SSM did not significantly correlate with LSM, although it did correlate with spleen volume. This finding is different from previous experiences with liver fibrosis, where LSM correlated with SSM, which was thought to be due to increased portal pressure and passive congestion of the spleen [39]. However, the spleen may be involved in amyloidosis, which would also increase SSM regardless of portal pressure. Further portal hypertension is rare in hepatic amyloidosis, suggesting that amyloid deposition usually does not cause significant sinusoidal obstruction. However, this needs to be confirmed in a larger study.

Our study has limitations.
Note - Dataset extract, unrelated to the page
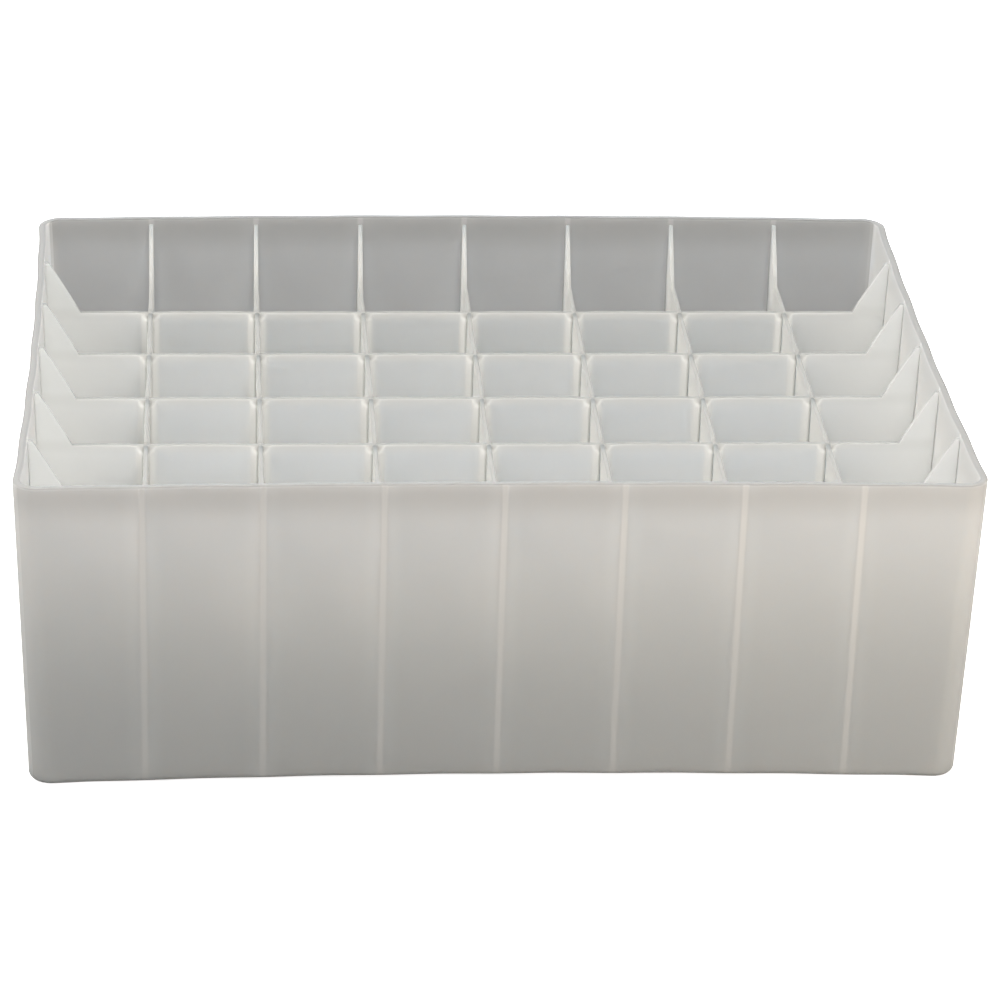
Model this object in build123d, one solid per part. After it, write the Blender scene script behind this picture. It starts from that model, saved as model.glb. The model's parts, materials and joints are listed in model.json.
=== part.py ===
from build123d import *
import os

# Drawer organizer insert: an open tray with tapered walls, split into a grid
# of square cells by thin dividers that interlock with half laps.
# Millimetres. +X is the long side, the front is -Y, +Z is up, and the origin
# is the centre of the underside.

# ---- Driving dimensions ----
RIM_WIDTH = 305.0
RIM_DEPTH = 230.0
HEIGHT = 106.5
WALL = 2.5
FLOOR = 2.5
COLUMNS = 8
ROWS = 6

LONG_LEAN = 0.035        # how far the front and back walls move inwards per mm of drop
SHORT_LEAN = 0.024       # the same for the short walls
SIDE_BOW = 1.5           # how far the short walls curve inwards halfway along
CORNER_RADIUS = 8.0      # upright corners, outside
BASE_RADIUS = 2.0        # under-edge all round, outside
FLOOR_RADIUS = 3.0       # where the walls meet the floor, inside
RIM_RADIUS = 0.8         # both edges of the rim

DIVIDER_DROP = 20.0      # divider tops lie this far below the rim
DIVIDER_THICKNESS = 1.5  # at the divider's top edge
DIVIDER_TAPER = 0.0035   # each face moves out by this per mm of drop
EAR_DROP = 1.5           # the raised ends of a divider stop this far below the rim
EAR_TIP = 1.0            # flat width of a raised end, at its tip
COLUMN_EAR_RUN = 14.0    # length over which a column divider's end rises
CROSS_EAR_RUN = 12.0     # the same for a cross divider

GUIDE_RIB = 2.4          # legs of the ribs that hold a column divider upright in its lap
GUIDE_TOP_DROP = 1.0     # the ribs stop this far below the divider's top edge
GUIDE_FOOT = 4.0         # and this far above the floor

END_GAP = 0.3            # between a divider's end and the wall
LAP_GAP = 0.15           # between a divider's face and the slot it sits in
CROSS_FLOOR_GAP = 0.2    # under a cross divider, which hangs on its laps

# ---- Worked out from the driving dimensions ----
PITCH = (RIM_WIDTH - 2 * WALL) / COLUMNS
ROW_PITCH = (RIM_DEPTH - 2 * WALL) / ROWS
DIVIDER_TOP = HEIGHT - DIVIDER_DROP
EAR_TOP = HEIGHT - EAR_DROP
LAP_HEIGHT = (FLOOR + DIVIDER_TOP) / 2
OVERSHOOT = 10.0         # cutters run this far past what they cut

COLUMN_PLACES = [(i - COLUMNS / 2) * PITCH for i in range(1, COLUMNS)]
CROSS_PLACES = [(ROWS / 2 - i) * ROW_PITCH for i in range(1, ROWS)]


def thickness_at(z):
    """Divider thickness at height z: it widens towards the floor."""
    return DIVIDER_THICKNESS + 2 * DIVIDER_TAPER * (DIVIDER_TOP - z)


def plan_outline(z, inset):
    """Face bounded by the tray's plan shape at height z, `inset` inside the outer skin."""
    half_width = RIM_WIDTH / 2 - SHORT_LEAN * (HEIGHT - z) - inset
    half_depth = RIM_DEPTH / 2 - LONG_LEAN * (HEIGHT - z) - inset
    front_left = (-half_width, -half_depth)
    front_right = (half_width, -half_depth)
    back_right = (half_width, half_depth)
    back_left = (-half_width, half_depth)
    edges = [
        Line(front_left, front_right),
        ThreePointArc(front_right, (half_width - SIDE_BOW, 0), back_right),
        Line(back_right, back_left),
        ThreePointArc(back_left, (SIDE_BOW - half_width, 0), front_left),
    ]
    face = make_face(edges)
    face = fillet(face.vertices(), CORNER_RADIUS - inset)
    return Plane.XY.offset(z) * face


def tapered_block(bottom, top, inset, edge_radius):
    """Solid between two heights that follows the walls' lean, its bottom edge rounded."""
    block = loft([plan_outline(bottom, inset), plan_outline(top, inset)], ruled=True)
    rim_of_base = block.faces().sort_by(Axis.Z)[0].edges()
    return fillet(rim_of_base, edge_radius)


def tray_shell():
    """The outer tray: four leaning walls and a flat floor in one moulding."""
    outside = tapered_block(0, HEIGHT, 0, BASE_RADIUS)
    inside = tapered_block(FLOOR, HEIGHT + OVERSHOOT, WALL, FLOOR_RADIUS)
    shell = outside - inside
    rim_edges = shell.faces().sort_by(Axis.Z)[-1].edges()
    return fillet(rim_edges, RIM_RADIUS)


def divider_blank(half_length, ear_run):
    """Divider in the XZ plane without its slots: level top and a raised ear at each end."""
    ear_in = half_length - EAR_TIP
    ear_foot = half_length - ear_run
    profile = Polyline(
        (-half_length, FLOOR),
        (half_length, FLOOR),
        (half_length, EAR_TOP),
        (ear_in, EAR_TOP),
        (ear_foot, DIVIDER_TOP),
        (-ear_foot, DIVIDER_TOP),
        (-ear_in, EAR_TOP),
        (-half_length, EAR_TOP),
        close=True,
    )
    slab = extrude(Plane.XZ * make_face(profile), amount=OVERSHOOT, both=True)
    half_foot = thickness_at(FLOOR) / 2
    half_tip = thickness_at(EAR_TOP) / 2
    section = Polyline(
        (-half_foot, FLOOR),
        (half_foot, FLOOR),
        (half_tip, EAR_TOP),
        (-half_tip, EAR_TOP),
        close=True,
    )
    wedge = extrude(Plane.YZ * make_face(section), amount=half_length, both=True)
    return slab & wedge


def slot(bottom, top, bottom_width, top_width):
    """Cutter for one half lap: an upright wedge on the Z axis, open along Y."""
    section = Polyline(
        (-bottom_width / 2, bottom),
        (bottom_width / 2, bottom),
        (top_width / 2, top),
        (-top_width / 2, top),
        close=True,
    )
    return extrude(Plane.XZ * make_face(section), amount=OVERSHOOT, both=True)


def guide_ribs():
    """Four upright ribs around a crossing on the Z axis, in the corners between the dividers."""
    ribs = []
    for side_x in (-1, 1):
        for side_y in (-1, 1):
            sections = []
            for z in (FLOOR + GUIDE_FOOT, DIVIDER_TOP - GUIDE_TOP_DROP):
                half = thickness_at(z) / 2
                column_face = half + LAP_GAP
                reach = half + GUIDE_RIB
                corner = Polyline(
                    (side_x * column_face, 0),
                    (side_x * (column_face + reach), 0),
                    (side_x * column_face, side_y * reach),
                    close=True,
                )
                sections.append(Plane.XY.offset(z) * make_face(corner))
            ribs.append(loft(sections, ruled=True))
    return ribs


def column_divider(x):
    """Front-to-back divider at x, with a slot open at the top for each cross divider."""
    half_length = RIM_DEPTH / 2 - WALL
    blank = Location((x, 0, 0), (0, 0, 90)) * divider_blank(half_length, COLUMN_EAR_RUN)
    divider = blank & tapered_block(FLOOR, HEIGHT, WALL + END_GAP, FLOOR_RADIUS)
    width = thickness_at(LAP_HEIGHT) + 2 * LAP_GAP
    cutter = slot(LAP_HEIGHT, EAR_TOP, width, width)
    for y in CROSS_PLACES:
        divider -= Location((x, y, 0), (0, 0, 90)) * cutter
    return divider


def cross_divider(y):
    """Side-to-side divider at y, with a slot open at the bottom for each column divider."""
    half_length = RIM_WIDTH / 2 - WALL
    blank = Location((0, y, 0)) * divider_blank(half_length, CROSS_EAR_RUN)
    envelope = tapered_block(FLOOR + CROSS_FLOOR_GAP, HEIGHT, WALL + END_GAP, FLOOR_RADIUS)
    divider = blank & envelope
    bottom_width = thickness_at(FLOOR) + 2 * LAP_GAP
    top_width = thickness_at(LAP_HEIGHT) + 2 * LAP_GAP
    cutter = slot(FLOOR, LAP_HEIGHT, bottom_width, top_width)
    ribs = guide_ribs()
    for x in COLUMN_PLACES:
        crossing = Location((x, y, 0))
        divider -= crossing * cutter
        divider += [crossing * rib for rib in ribs]
    return divider


def write(shape, node):
    """Write one named piece as parts/NODE.step."""
    piece = shape.solid()
    piece.label = node
    export_step(piece, f"parts/{node}.step")


def main():
    os.makedirs("parts", exist_ok=True)
    write(tray_shell(), "tray_shell")
    for number, x in enumerate(COLUMN_PLACES, start=1):
        write(column_divider(x), f"column_divider_{number}")
    for number, y in enumerate(CROSS_PLACES, start=1):
        write(cross_divider(y), f"cross_divider_{number}")


main()
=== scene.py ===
import json
import math
import random

import bpy
from mathutils import Matrix, Vector


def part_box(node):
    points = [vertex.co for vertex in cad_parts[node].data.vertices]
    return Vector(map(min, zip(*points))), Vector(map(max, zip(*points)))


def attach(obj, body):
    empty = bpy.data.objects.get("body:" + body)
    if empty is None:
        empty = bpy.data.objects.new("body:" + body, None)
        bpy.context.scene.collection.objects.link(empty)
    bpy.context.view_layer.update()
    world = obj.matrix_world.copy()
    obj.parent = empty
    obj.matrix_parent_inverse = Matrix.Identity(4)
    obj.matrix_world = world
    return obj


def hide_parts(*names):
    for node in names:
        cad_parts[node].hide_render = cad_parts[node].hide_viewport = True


# A milky plastic drawer insert: a tray with leaning walls, and a grid of thin
# dividers that lap into each other. Every visible piece is a closed mesh built
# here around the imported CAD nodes, in metres, and rides on their bodies.

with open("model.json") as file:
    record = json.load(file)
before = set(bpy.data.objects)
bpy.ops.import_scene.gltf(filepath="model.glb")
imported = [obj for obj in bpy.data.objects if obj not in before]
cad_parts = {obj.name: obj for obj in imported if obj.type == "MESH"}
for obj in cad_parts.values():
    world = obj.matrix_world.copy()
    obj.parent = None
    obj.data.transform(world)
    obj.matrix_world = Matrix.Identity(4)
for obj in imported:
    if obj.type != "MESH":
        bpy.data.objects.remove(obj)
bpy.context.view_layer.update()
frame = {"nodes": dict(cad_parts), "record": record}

MM = 0.001

# ---- Tray ----
HALF_WIDTH = 152.5 * MM
HALF_DEPTH = 115.0 * MM
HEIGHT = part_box("tray_shell")[1].z
WALL = 2.5 * MM
FLOOR = 2.5 * MM
LONG_LEAN = 0.035          # how far the front and back walls move inwards per unit of drop
SHORT_LEAN = 0.024         # the same for the short walls
SIDE_BOW = 1.5 * MM        # how far the short walls curve inwards halfway along
LONG_BOW = 1.0 * MM        # the same for the long walls, at their foot
CORNER_RADIUS = 8.0 * MM
LEAST_RADIUS = 3.0 * MM    # corners of the mesh rings under and inside the tray
BASE_RADIUS = 2.0 * MM
FLOOR_RADIUS = 3.0 * MM
RIM_RADIUS = 0.8 * MM
RIM_CROWN = 0.05 * MM      # the rim's middle stands above its two roundings
PANEL_SINK = 0.3 * MM      # a wall sinks this far between two dividers
RIM_ARCH = 1.35 * MM       # how far the long walls' rim rises halfway along
FOOT_ARCH = 1.9 * MM       # the same for the foot of the long walls
ARCH_FADE = 12 * MM        # the rise dies out this far under the tray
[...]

First, as it is a retrospective study and clinical indications for routine liver MRI in HA are uncommon, it involved only a small number of patients A prospective study including all patients with systemic amyloidosis would be helpful in determining the incidence of HA that may go undetected. Second, we did not perform liver biopsy confirmation in all patients. Liver biopsy is controversial due to the increased risk of bleeding. We, however, performed liver biopsy in four cases where amyloidosis was not suspected without any complications. Third, four of our patients had received stem cell therapy, which may have affected the LSM. However, we correlated with liver span and serum ALP within three weeks of the MRE, which provided correlation at the time of follow up. A recent study using transient elastography reported that a reduction in LSM from baseline values correlated with the therapeutic clearance of amyloid [40]. A prospective study with baseline and follow-up LSM with MRE would be useful in determining the role of MRE in the assessment of treatment response in HA.

In conclusion, our initial experience with a small number of HA patients has shown that LSM is higher than in normal liver stiffness and correlates with liver volume. Our preliminary observations also highlight the fact that amyloid deposition in the liver is heterogeneous, with focal, asymmetric, and diffuse deposition possible. Liver stiffness measurement is a potential marker for liver involvement in light chain amyloidosis.